‘Jewish con Salsa’ event mixes matzo balls with tortillas
At the recent “Jewish con Salsa” event at Ole Mexican Grill, a restaurant known for authenticity, diners were treated to what was, for the most part, a fusion menu: zesty tortilla soup with matzo balls that would have made bubbe kvell, crispy potato latkes accompanied by mole poblano lentils. And instead of roaming mariachis, a cantor crooned Argentine salsa in Yiddish and brought the house down with a medley from “Fiddler on the Roof” in English, Spanish, Hebrew, and Yiddish.
The evening was the second of its kind from The New Center, a local Jewish cultural organization. Featured guest Ilan Stavans, professor of Latin American and Latino culture at Amherst College, and a prolific author on topics ranging from language to Yiddish literature to Jewish-Hispanic relations, worked with Ole executive chef Erwin Ramos to develop a menu based largely on the food he ate growing up in Mexico. Although the menu mixed Jewish and Latin American food, and included dishes and ingredients from Argentina, Venezuela, Brazil, Peru, Uruguay, Cuba, and Mexico, Stavans conceded that the meal leaned Mexican because, “It was my two bubbes who taught me to eat good Jewish-Mexican food.”

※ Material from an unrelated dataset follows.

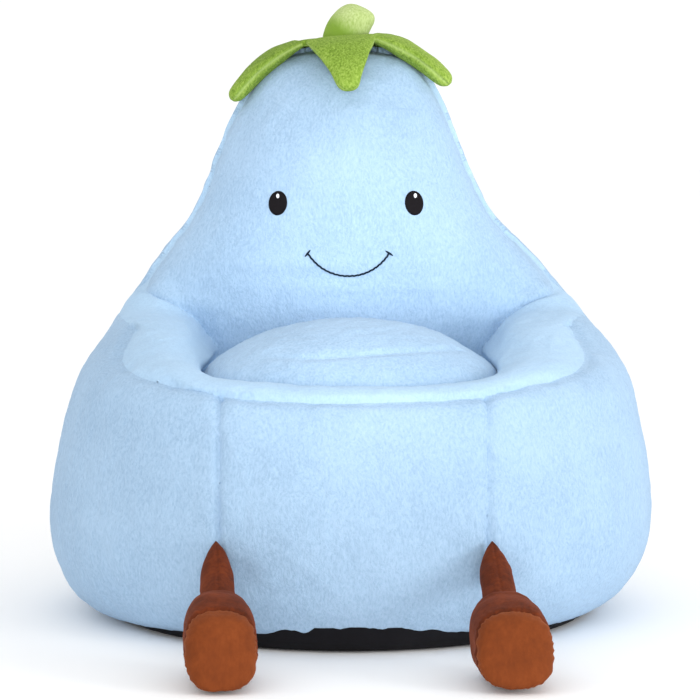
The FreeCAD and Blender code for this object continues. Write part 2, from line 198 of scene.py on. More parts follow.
FACE_HALF_WIDTH = curve([(170, 190), (235, 205), (268, 220), (290, 231), (304, 228), (315, 220)]
                        + HEAD_HALF_WIDTH)
FACE_FRONT = curve([(170, 66), (235, 60), (260, 51), (300, 37)] + HEAD_FRONT)
WELL_HALF_WIDTH = curve([(170, 150.5), (236, 151), (244, 148), (250, 144), (258, 149), (268, 158), (276, 164),
                         (284, 173), (290, 185), (296, 205), (302, 232), (310, 270), (330, 310)])
WELL_FRONT = curve([(170, -193), (238, -195), (243, -203), (247, -224), (252, -258), (260, -310), (270, -360),
                    (284, -400)])
WELL_REAR = curve([(170, 64), (236, 90), (243, 180), (250, 260)])
WELL_POWER = curve([(170, 2.5), (238, 2.5), (248, 3.4)])
WELL_TAPER = curve([(-200, 0.05), (-150, 0.035), (-100, 0.005), (-50, -0.035), (0, -0.05), (60, -0.05)])
WELL_STOP = 100.0  # the open space ends here, inside the back
WELL_FLOOR = 176.0
CROWN_TOP = 569.0
GRID = 6.0  # spacing of the grid that the surface is found on


def hem_height(x, y):
    """Height of the cover's lower edge: it shows the black base in front and hides it at the sides."""
    turn = np.degrees(np.arctan2(np.abs(x), -y))
    return 2 + 8 * (1 - ease(14, 66, turn))


def body_fields(x, y, z, step):
    """The shell with its seat well, and the back, as distances on a grid."""
    def distance(field):
        slope = np.sqrt(sum(g * g for g in np.gradient(field, step)))
        return field / np.maximum(slope, 0.6)

    side = x - LEAN(z)
    pear = distance(outline_gap(side, y, HALF_WIDTH(z), FRONT(z), BACK(z), ROUNDNESS(z)))
    pear = soft_max(pear, z - CROWN_TOP, 16)
    pear = soft_max(pear, hem_height(x, y) - z, 12)
    well_half = WELL_HALF_WIDTH(z) * (1 + WELL_TAPER(y) * ease(238, 248, z))
    well = distance(outline_gap(x, y, well_half, WELL_FRONT(z), WELL_REAR(z), WELL_POWER(z)))
    well = soft_max(soft_max(well, WELL_FLOOR - z, 10), y - WELL_STOP, 24)
    edge = 16 + 14 * ease(-200, -90, y)
    shell = soft_max(pear, -well, edge)
    back = distance(outline_gap(side, y, FACE_HALF_WIDTH(z), FACE_FRONT(z), BACK(z) - 3, 2.12))
    back = soft_max(soft_max(back, pear, 6), 160 - z, 8)
    join = 7 + 46 * ease(154, 202, np.abs(side)) * (1 - ease(316, 344, z))
    body = soft_max(soft_min(shell, back, join), pear, 3)
    return shell, back, body, well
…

Between courses, Stavans presented some background on Jewish-Latin American history and culture, and Cantor Elias Rosemberg of Temple Emanuel in Newton, who was born and raised in Argentina, entertained the group with an eclectic mix of tunes from a range of cultures.

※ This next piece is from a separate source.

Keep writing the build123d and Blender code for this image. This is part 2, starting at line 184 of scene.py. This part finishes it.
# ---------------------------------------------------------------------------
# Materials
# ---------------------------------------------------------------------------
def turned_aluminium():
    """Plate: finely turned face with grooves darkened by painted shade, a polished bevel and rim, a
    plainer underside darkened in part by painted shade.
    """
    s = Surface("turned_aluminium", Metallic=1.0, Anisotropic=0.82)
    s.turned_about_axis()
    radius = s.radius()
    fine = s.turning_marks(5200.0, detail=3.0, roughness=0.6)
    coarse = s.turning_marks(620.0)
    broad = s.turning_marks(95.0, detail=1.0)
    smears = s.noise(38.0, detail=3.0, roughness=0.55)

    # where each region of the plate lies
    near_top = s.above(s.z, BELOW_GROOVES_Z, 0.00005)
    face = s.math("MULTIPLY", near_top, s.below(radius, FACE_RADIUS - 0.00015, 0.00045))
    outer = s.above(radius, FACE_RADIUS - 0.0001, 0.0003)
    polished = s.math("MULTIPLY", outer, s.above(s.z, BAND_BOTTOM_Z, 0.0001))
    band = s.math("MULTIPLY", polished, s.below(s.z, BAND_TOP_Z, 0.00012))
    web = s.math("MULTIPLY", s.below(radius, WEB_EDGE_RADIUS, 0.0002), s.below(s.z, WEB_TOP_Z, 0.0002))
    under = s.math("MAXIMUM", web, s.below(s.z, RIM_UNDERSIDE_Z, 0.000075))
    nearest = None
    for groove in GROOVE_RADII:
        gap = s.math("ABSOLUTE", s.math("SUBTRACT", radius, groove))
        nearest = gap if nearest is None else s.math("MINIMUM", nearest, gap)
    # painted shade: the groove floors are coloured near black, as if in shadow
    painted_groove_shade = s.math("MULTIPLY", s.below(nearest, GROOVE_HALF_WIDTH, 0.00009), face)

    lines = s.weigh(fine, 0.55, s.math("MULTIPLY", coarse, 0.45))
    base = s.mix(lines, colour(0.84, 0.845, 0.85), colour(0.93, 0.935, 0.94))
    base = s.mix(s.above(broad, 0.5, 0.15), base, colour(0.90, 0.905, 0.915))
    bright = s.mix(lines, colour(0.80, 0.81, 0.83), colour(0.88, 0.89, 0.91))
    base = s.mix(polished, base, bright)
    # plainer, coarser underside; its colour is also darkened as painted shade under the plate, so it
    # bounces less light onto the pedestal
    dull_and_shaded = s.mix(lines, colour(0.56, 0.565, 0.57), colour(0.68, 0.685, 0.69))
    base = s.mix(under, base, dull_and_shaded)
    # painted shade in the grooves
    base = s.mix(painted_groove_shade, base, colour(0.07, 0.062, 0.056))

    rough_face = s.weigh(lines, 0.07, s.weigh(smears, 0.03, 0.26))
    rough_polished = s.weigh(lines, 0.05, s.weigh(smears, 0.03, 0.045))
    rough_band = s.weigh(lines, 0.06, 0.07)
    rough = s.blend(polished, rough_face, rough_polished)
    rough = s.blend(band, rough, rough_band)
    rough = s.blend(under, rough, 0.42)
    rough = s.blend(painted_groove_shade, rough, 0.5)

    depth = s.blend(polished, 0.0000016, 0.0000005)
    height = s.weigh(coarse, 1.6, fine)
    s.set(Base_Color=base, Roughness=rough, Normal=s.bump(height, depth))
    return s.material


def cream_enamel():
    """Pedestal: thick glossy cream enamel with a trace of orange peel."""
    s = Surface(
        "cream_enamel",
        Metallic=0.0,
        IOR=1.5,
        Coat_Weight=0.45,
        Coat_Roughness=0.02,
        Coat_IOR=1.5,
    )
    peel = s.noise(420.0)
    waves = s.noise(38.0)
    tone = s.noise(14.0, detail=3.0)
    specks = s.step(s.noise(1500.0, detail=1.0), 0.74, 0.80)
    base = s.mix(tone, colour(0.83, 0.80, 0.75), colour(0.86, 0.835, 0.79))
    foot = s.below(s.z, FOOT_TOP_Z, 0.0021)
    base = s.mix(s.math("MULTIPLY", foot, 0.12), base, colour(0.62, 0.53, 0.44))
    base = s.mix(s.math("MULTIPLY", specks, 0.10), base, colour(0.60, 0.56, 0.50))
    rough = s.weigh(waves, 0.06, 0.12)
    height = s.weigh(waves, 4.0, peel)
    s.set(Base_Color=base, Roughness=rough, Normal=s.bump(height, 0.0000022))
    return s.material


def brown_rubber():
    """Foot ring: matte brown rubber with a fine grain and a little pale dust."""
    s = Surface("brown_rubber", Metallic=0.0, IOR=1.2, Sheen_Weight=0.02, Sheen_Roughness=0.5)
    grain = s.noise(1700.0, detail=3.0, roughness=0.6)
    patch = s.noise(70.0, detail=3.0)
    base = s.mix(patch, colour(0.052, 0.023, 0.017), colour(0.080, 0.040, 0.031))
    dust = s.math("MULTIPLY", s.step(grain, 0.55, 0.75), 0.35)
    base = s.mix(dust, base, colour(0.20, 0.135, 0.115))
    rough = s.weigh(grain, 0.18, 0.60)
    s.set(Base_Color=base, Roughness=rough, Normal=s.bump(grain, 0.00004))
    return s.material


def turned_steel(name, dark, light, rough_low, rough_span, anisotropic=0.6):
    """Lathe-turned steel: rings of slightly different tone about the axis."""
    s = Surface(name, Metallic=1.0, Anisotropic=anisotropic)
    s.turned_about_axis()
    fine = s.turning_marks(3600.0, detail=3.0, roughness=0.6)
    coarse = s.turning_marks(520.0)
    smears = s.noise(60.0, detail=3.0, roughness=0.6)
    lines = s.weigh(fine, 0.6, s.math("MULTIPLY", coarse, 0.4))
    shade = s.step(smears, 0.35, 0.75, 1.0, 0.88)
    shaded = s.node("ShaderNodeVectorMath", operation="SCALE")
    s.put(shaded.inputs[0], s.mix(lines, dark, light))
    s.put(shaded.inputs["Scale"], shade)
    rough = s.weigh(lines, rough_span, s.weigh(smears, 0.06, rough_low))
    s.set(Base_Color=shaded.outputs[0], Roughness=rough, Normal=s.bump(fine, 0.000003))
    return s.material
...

Characterizing the evening as “mixing food with schmooze . . . and music to accompany the whole schmear,” Stavans told assembled diners that Latin America has a stable — if relatively small — Jewish community. The largest concentration is in Argentina, the smallest in Cuba. The scholar grew up in a little Jewish enclave in Mexico City and attended Yiddish-speaking school. During his childhood in the 1960s and ’70s, he never experienced anti-Semitism directly, but said he always felt a vague threat of it.
By contrast, Rosemberg recalled that in Buenos Aires in the ’70s, children in his neighborhood stopped playing with him when they found out he was Jewish and at times, he and his brother had rocks thrown at them while they were waiting for the bus to their Jewish school.
In a telephone interview before the dinner, Stavans explained, “When I was little, there were all sorts of what I thought were typical dishes. Looking back, they were neither Mexican nor typically Jewish.” It wasn’t until he was living in the United States, in the ’80s, that he realized, for example, that not all Jews accompanied their potato latkes with mole, the traditional sauce made with about 20 ingredients, including a variety of chile peppers and chocolate. Now, invitations to Hanukkah parties at his home in Amherst are hugely popular, largely for this unique combination.
Stavans has traveled throughout Latin America studying Jewish culture and views “Jewish con Salsa” as an opportunity to make the “Jewish-Latino fusion” come alive. He collects recipes in his travels and noted, “There is no one Latino cuisine. There is no one Jewish cuisine.”
In addition to the soup and latkes, the Ole menu included a bright jicama salad with citrus fruits, pineapple, green beans, and pickled red onions. Stavans explained that for Mexican-Jewish kids, “Jicama was the equivalent of peanut butter and jelly.” When he came home from school, he recounted, he typically ate jicama — a crunchy, slightly sweet root vegetable — sprinkled with salt and lemon juice.
Pescado a la Veracruzana, fish in tomato broth with capers and olives, is from the south coastal region of eastern Mexico and incorporates ingredients and cooking methods from Spain. It is often served in Mexico for Passover. Beef piramide, sirloin marinated in adobo and grilled, is a dish Stavans’s mother made for him — the recipe for which she told him she had gotten directly from the Aztecs. The guava in an apple-guava cake dessert, he said, is more common to Caribbean countries than to Mexico.
The meal-plus-commentary provided plenty of food for thought. More than one guest may have driven home humming tunes from “Fiddler on the Roof.”